* start Source material *

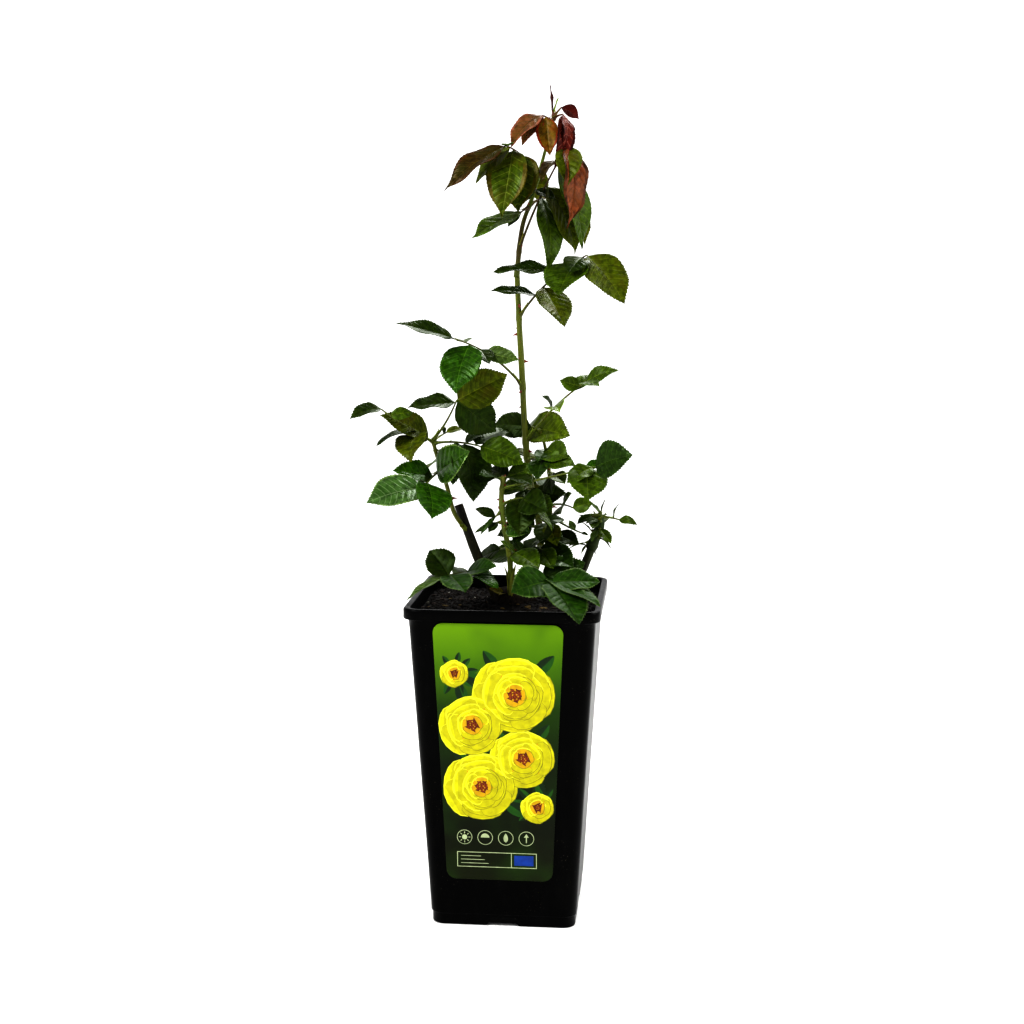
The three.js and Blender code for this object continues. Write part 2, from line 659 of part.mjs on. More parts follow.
// A leaf's stalk and leaflets, as solids that overlap where they join.
function leafSolids(curve, leaf) {
  const path = stalkPath(curve.getPoint(leaf.at), leaf);
  const steps = Math.max(1, Math.round(leaf.reach / STALK.span));
  const centres = Array.from({ length: steps + 1 }, (_, i) => pointOnPath(path, i / steps));
  const radii = centres.map((_, i) => lerp(STALK.foot, STALK.tip, i / steps));
  const blades = leaf.leaflets.map((row) => leaflet(pointOnPath(path, row[0]), row, leaf.curl));
  return [limb(centres, radii, STALK.sides), ...blades];
}

// The union's largest body, cut clear of the limbs that it must not touch and with the slivers
// that the cuts leave taken out.
function fuse(solids, limbs = []) {
  let joined = wasm.Manifold.union(solids);
  for (const other of limbs) joined = joined.subtract(other);
  const bodies = joined.asOriginal().simplify(SLIVER).decompose();
  return bodies.reduce((best, body) => (body.volume() > best.volume() ? body : best));
}

// ---------------------------------------------------------------- assembly

const group = new THREE.Group();
group.name = "potted_rose_bush";

function addPart(name, solid, [colour, roughness]) {
  const mesh = solid.getMesh();
  const geometry = new THREE.BufferGeometry();
  geometry.setAttribute("position", new THREE.BufferAttribute(mesh.vertProperties, 3));
  geometry.setIndex(new THREE.BufferAttribute(mesh.triVerts, 1));
  geometry.computeVertexNormals();
  const material = new THREE.MeshStandardMaterial({ color: colour, roughness, metalness: 0 });
  const part = new THREE.Mesh(geometry, material);
  part.name = name;
  group.add(part);
}

addPart("pot", makePot(), COLOURS.pot);
addPart("label", makeLabel(), COLOURS.label);
addPart("soil", makeSoil(), COLOURS.soil);
addPart("graft_union", graftKnuckle(), COLOURS.oldBark);

const grownCanes = {};
for (const [name, cane] of Object.entries(CANES)) {
  const clear = [graftKnuckle(GAP)];
  if (cane.springsFrom) clear.push(grownCanes[cane.springsFrom]);
  grownCanes[name] = limbAlong(cane, GAP);
  const old = name.endsWith("stub");
  addPart(name, fuse([limbAlong(cane), ...prickles(cane)], clear),
    old ? COLOURS.darkBark : COLOURS.greenBark);
}
const allGrown = Object.values(grownCanes);

const MASSES = [
  ["crown", CROWN_LEAVES, COLOURS.crown],
  ["left_tip", LEFT_TIP_LEAVES, COLOURS.leaf],
  ["right_tip", RIGHT_TIP_LEAVES, COLOURS.leaf],
  ["bud_tip", BUD_TIP_LEAVES, COLOURS.bud],
];
for (const [name, leaves, colour] of MASSES) {
  const curve = smoothCurve(SHOOTS[name].points);
  const blades = leaves.flatMap((leaf) => leafSolids(curve, leaf));
  addPart(name, fuse([limbAlong(SHOOTS[name]), ...blades], allGrown), colour);
}

for (const [name, leaf] of Object.entries(CANE_LEAVES)) {
  const curve = smoothCurve(CANES[leaf.cane].points);
  addPart(name, fuse(leafSolids(curve, leaf), allGrown), COLOURS.leaf);
}

export default group;
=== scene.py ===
"""Dresses a young grafted rose bush in a square nursery pot around its fixed construction.

Shapes are worked out in millimetres and degrees, and a mesh is written in metres. +Z is up and
the picture label faces -Y. Every leaf grows by the same rule and schedule as its solid.
"""

import logging
import math
from dataclasses import dataclass, field
from enum import Enum
from functools import cache
from itertools import combinations
from typing import Iterable, Sequence

import bpy
import numpy as np
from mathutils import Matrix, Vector


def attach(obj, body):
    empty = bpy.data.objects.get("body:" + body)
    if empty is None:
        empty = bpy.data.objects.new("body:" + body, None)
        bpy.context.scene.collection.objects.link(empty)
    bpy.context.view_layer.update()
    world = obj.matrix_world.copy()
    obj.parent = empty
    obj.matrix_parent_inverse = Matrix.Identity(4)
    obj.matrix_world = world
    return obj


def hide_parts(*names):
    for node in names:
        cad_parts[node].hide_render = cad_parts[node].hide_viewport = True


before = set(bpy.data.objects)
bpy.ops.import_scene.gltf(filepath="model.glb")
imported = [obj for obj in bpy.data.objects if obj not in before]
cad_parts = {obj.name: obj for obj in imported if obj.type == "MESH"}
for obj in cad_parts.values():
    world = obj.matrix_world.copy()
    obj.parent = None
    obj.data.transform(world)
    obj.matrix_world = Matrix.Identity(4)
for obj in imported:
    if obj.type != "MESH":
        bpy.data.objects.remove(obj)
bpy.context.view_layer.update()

log = logging.getLogger("rose_bush")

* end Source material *

Work instructions »
All lines above from the one containing "for (const [name, leaf]" to the one containing "for node in" must be repeated exactly, both lines included, and no others.

Full output »
for (const [name, leaf] of Object.entries(CANE_LEAVES)) {
  const curve = smoothCurve(CANES[leaf.cane].points);
  addPart(name, fuse(leafSolids(curve, leaf), allGrown), COLOURS.leaf);
}

export default group;
=== scene.py ===
"""Dresses a young grafted rose bush in a square nursery pot around its fixed construction.

Shapes are worked out in millimetres and degrees, and a mesh is written in metres. +Z is up and
the picture label faces -Y. Every leaf grows by the same rule and schedule as its solid.
"""

import logging
import math
from dataclasses import dataclass, field
from enum import Enum
from functools import cache
from itertools import combinations
from typing import Iterable, Sequence

import bpy
import numpy as np
from mathutils import Matrix, Vector


def attach(obj, body):
    empty = bpy.data.objects.get("body:" + body)
    if empty is None:
        empty = bpy.data.objects.new("body:" + body, None)
        bpy.context.scene.collection.objects.link(empty)
    bpy.context.view_layer.update()
    world = obj.matrix_world.copy()
    obj.parent = empty
    obj.matrix_parent_inverse = Matrix.Identity(4)
    obj.matrix_world = world
    return obj


def hide_parts(*names):
    for node in names:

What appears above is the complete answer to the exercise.